September is probably the best month in 2019. It was a time where the school has just started, it was a time where excitement stirs up in my mind knowing that I will return back to school with my annoying friends and my dense crush, it was a time where my brain was still fresh and ready to take all the challenges and make changes, and it was surely a time where I have it all in my hand, where my dream wasn’t just imagination. But not long after this, the perfect image starts fading. It wasn’t half-past October when life started stooping down slowly as assignments started to pile up and the clock started ticking. That was when I knew I was torn between my perfect schedule; I had to pick between spending time for entertainment or for sleep. There were also other problems. My so-called unamazing love life also started to fall apart too. I was lost in our relationship. I didn’t know what kind of relationship we had, and how I was supposed to treat him or care about him. Despite all of these problems, my problem with love was the most prominent.

Love, this topic is ambiguous, I mean who knows what love is? If you actually go around and ask people, you might end up with this cringy answer saying ‘Love is sacrificing’ or this typical answer of ‘Love is when you care’ but what is it exactly? None of us know, and that’s probably why I never have an answer to what’s between me and him. We were friends but then we were also more than that. Is it what the Koreans call a “some relationship” where you two are still in this flirtationship? I don’t know, because somewhere within those two status we started to drift apart and pursue our own thing, focusing on the different priorities of ours.

Well, I guess that’s where everything started to fall apart. It was like a warning alarm that alerted me that things were going to change, and maybe not for the best. It was the start of how my love life fell from the sky crashing under the earth.

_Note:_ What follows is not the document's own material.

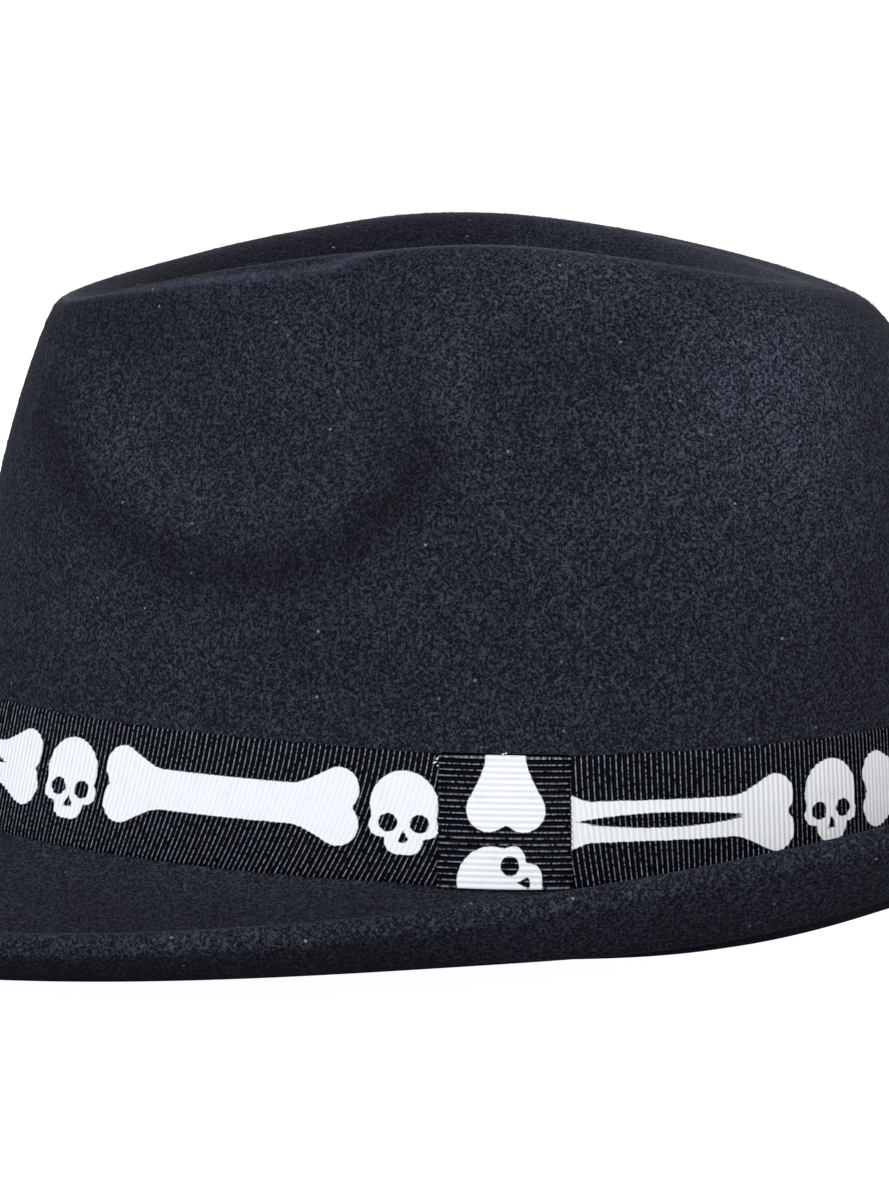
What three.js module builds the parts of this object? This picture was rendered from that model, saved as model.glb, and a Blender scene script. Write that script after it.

It was sad but I didn’t have time to grieve over it, I couldn’t stay stuck there and sulk over it because life goes on.

Conclusion

At the end of the day, the moral of this journal from this highschool girl is to motivate those who fail in love life, those who are in a confused state between love and relationship to understand that if it’ll work out, it will. But if it didn’t then it’s not meant to be so don’t sulk over it and roll on with life because there’s more to life than just this certain guy/girl you’re crushing over. Moreover, never allow yourself to be torn in between all those random goals you’re planning to have it all in hand without putting a priority to any of those goals. Set your goals properly so you know what you prioritize most. Your life may be messy right now but you can start picking the pieces that fell apart and put everything back together. Remember this famous quote by Gabriela Acosta that says, “The pain you feel today is the strength you feel tomorrow. For every challenge encountered there is an opportunity for growth.”